13 Times It’s (Somewhat) Socially Acceptable To Ghost Him

Folur's photography
Folur’s photography

Ghosting sucks, especially if you’re the one being ghosted. However, there are exceptional situations when you shouldn’t be judged for ghosting someone. Here are 13 of them:

1. He’s shown signs of creepiness.

Maybe he’s coming on too strong on you or is moving too fast, making you feel uncomfortable. He likes, loves, wows, and hahas all of your Facebook statuses, even the ones that no one from your 2000 plus friends paid attention to. Or if he smiles at you like this.


2. Your first date with him sucked beyond your worst nightmares.

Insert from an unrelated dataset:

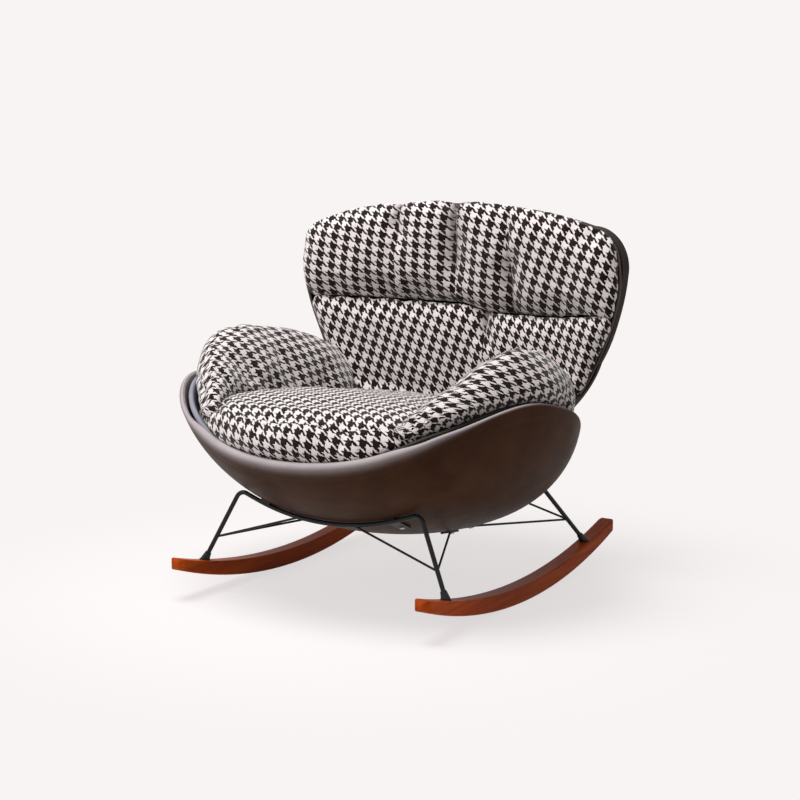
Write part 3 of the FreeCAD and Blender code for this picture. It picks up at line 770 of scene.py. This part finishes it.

Forget about your first date expectations. If it came out to be a total disaster (of no fault of your own), then you know what to do if he has hinted on a second date.


3. You’ve never met IRL.

Say you’ve met through a social dating site and never gotten around to do anything more than exchange messages. You’ve always talked about meeting IRL but your schedules never meet, not once. Nobody is willing to sacrifice his or her time to make the meet-up a reality.


4. You discovered that you’re related by blood.

You went on Google to carry out some detective work before you allow yourself to fall head over heels in love with him. You then found out through Ancestors.com that you’re from the same lineage. All this time, you realized your relationship was incestuous!


5. You’ve had a lousy one-night stand.

Because one-night stands are one-night stands for a reason, right?


6. You got fired from your job.

You’re broke AF and didn’t want to have to explain that you can’t go out on dates because anymore because you’re checking account has been overdrawn. And you’ll soon be evicted from your apartment.


7. A person close to you died.

You needed some time to mourn. Indefinitely. You don’t want to talk to anyone until further notice.

8. Someone got into your apartment and tied your hands.

Unless your cellphone is within reach and you can type using your toes, then ghost him.


9. You’ve been swamped with work lately.

You can’t even get three hours of sleep because of so much on your plate. The company depended on you heavily you’re not allowed to have life anymore.

10. You woke up one day and you’re an amnesiac.

You’ll never know what will happen tomorrow so record everything before you go to sleep!

11. You’ve been busted.

If the offense you were sent to jail for is non-bailable, he can’t seriously expect a text from you. So don’t feel bad about ghosting him. He can’t blame you.

12. You found out that he’s not single at all.

So the asshole lied to your face and pretended he’s still a single guy waiting for the love of his life to come. You were dumb enough to fall for his lies. So if he’s that big of a liar then he deserves to be ghosted.


13. He’s been sending you unsolicited dick pics.